— start of EXERCISE INPUT —

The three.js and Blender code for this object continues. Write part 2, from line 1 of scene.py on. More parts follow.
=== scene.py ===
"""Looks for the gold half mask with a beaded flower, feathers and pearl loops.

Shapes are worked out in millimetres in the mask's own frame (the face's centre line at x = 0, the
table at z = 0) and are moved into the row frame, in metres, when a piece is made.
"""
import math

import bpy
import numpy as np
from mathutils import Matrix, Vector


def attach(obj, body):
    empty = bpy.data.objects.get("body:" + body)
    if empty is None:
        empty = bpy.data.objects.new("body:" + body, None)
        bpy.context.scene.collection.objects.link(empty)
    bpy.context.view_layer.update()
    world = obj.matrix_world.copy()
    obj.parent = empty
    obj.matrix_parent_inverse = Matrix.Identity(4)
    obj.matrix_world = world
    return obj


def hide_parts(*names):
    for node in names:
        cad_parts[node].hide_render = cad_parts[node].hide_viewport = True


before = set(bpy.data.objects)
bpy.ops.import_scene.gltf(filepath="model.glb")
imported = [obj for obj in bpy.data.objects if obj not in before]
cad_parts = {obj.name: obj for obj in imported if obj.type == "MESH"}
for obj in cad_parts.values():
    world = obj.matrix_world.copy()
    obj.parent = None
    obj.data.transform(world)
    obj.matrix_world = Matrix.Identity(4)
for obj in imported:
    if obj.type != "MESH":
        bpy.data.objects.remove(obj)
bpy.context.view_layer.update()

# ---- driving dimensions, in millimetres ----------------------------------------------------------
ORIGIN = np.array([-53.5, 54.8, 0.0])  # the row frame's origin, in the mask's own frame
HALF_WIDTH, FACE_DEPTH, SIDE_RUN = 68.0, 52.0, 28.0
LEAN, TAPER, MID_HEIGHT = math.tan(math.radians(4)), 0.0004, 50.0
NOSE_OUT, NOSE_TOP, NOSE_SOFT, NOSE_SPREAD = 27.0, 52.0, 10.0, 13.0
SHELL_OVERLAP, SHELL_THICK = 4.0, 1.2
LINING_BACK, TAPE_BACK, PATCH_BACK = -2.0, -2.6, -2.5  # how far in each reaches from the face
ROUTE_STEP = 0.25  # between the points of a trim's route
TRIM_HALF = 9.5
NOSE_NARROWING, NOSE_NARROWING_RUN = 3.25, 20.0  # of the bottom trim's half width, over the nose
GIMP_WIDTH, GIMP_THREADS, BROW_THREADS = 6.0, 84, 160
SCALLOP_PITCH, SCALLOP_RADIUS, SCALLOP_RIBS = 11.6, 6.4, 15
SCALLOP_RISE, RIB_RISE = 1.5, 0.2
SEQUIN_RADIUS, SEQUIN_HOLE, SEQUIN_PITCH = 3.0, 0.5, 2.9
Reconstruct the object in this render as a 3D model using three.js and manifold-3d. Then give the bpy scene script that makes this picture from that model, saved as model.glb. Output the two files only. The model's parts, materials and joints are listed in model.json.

— end of EXERCISE INPUT —

- _GIVEN EXERCISE_:
For the material, find the number of lines holding the word "type" and give that figure and nothing more.

- _FINAL RESULT_:
2